The winner is the one who plays basketball at MSG.

MSG.  The irony is delicious. 

Honcho
Honcho

in the grand scheme of things, considering that  Lin is likely a flash in the wok, moving him to free space for Dalambert is fine. Granted, there were likely others on the Rockets roster who could have been dumped, but no one saw this coming. And Lin is already starting to look a bit more human. And how many PGs did the Rockets need? We've already got two pretty good ones.

Jimbo
Jimbo

Love the use of the wok gag Honcho. Do you do a similar line in watermelon and fried chicken gags or do you limit yourself to Asians?

Craigley
Craigley

He could have included an MSG joke! 

Honcho
Honcho

it was tongue-in-cheek – and otherwise, is it really offensive? simply relating a Western idiom to his cultural heritage. aren't woks used in Asian cooking? there's nothing derogatory about it.

Craigley
Craigley

You nailed it.  The fact that he's an "Asian Sensation" because he can actually shoot and dribble in itself does not seem right.  

Honcho
Honcho

Point taken, but there's a flaw in your argument. This has nothing to do with stereotyping.

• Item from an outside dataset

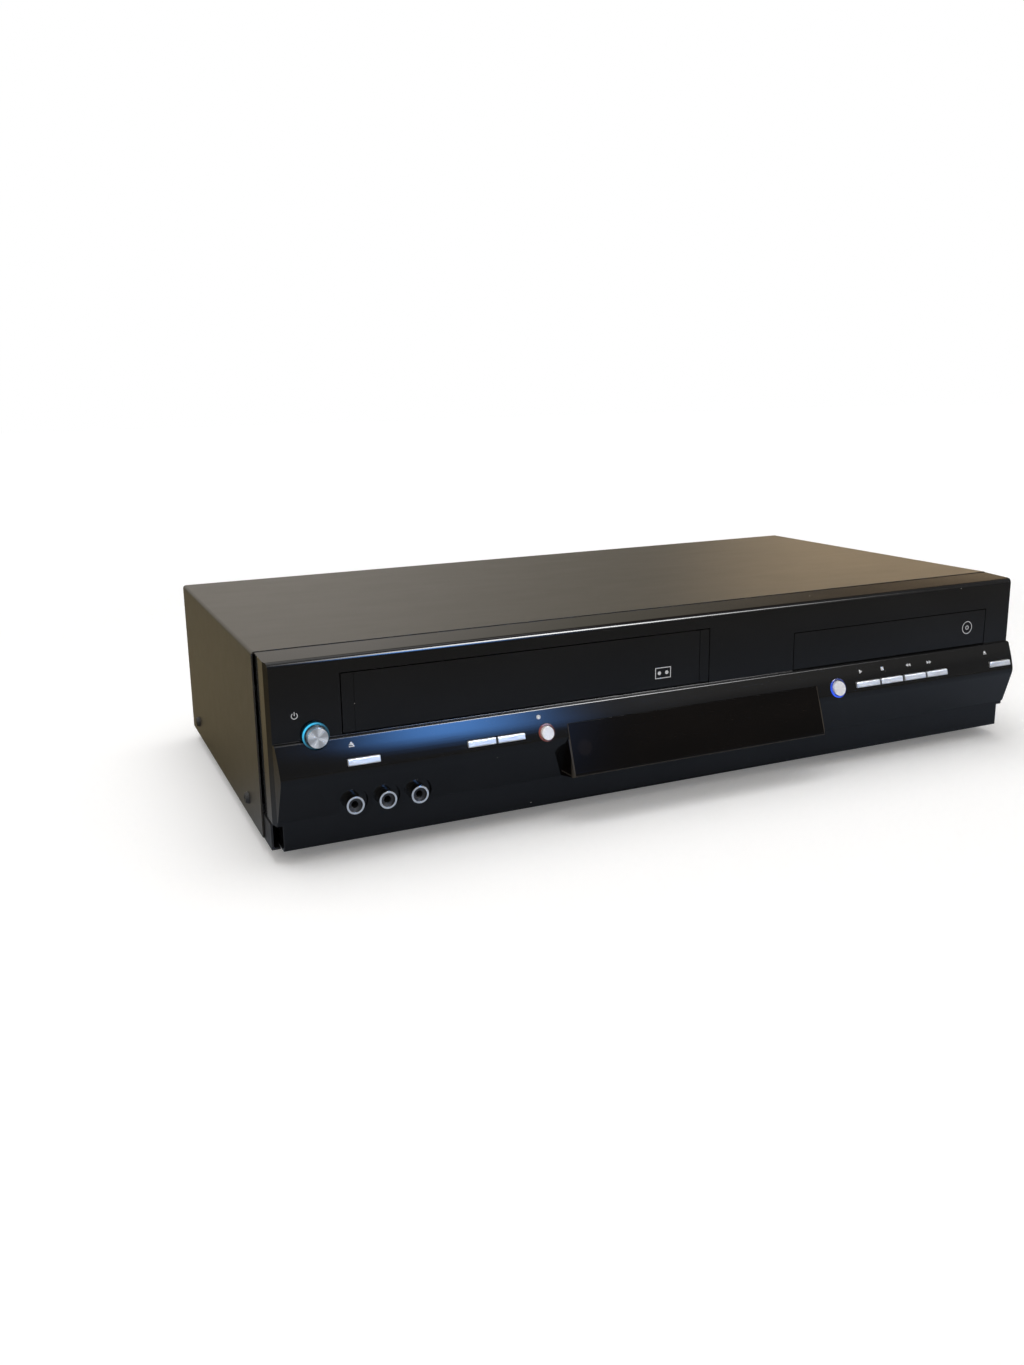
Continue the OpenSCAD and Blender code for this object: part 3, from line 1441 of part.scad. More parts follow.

Associating fried chicken and watermelon with African Americans is a racial stereotype. Using the term "wok" in association with Lin is not racial stereotyping. I was merely paralleling a typically Asian or Far Eastern cooking utensil (wok) with its Western counterpart (frying pan).

I am of Italian American descent. If I heard or read the phrase, "The Proof is in the Pasta," I would not be offended. Same parallel. But if I'm called a Wop, or accused of being in the Mafia, then we're skating on thinner ice.

If you're Asian American and find this offensive, then I can't argue with your personal interpretation. It's like the "what is pornography?" question. You know it when you see it. But if I would have called him a bad driver (not the basketball kind), then we're into stereotyping.

I did not call anyone a Sl**t Eye, G**k, Slo*e or make reference to post Civil War railroad labor. Nor would I. It was merely a play on words.

And one final thought: if Lin WERE NOT Chinese American, then his story would be far less relevant. Not that I am saying one should be allowed to throw caution to the wind regarding his ethnicity, BUT it IS a reason he has become a star. So giving a tip of the cap to that heritage – in a light-hearted manner – is not offensive in my book.

Jimbo
Jimbo

No, not offensive at all. In the same way neither would analogies to watermelons and fried chicken be offensive to African Americans right. After all, isn't fried chicken a popular food in African American culture? The question is would you use that analogy as easily? My point is that we seem to use throwaway ethnic stereotypes with Asian Americans that we would never consider using for other ethnicities.

MM
MM

I remember Yao started out promising too...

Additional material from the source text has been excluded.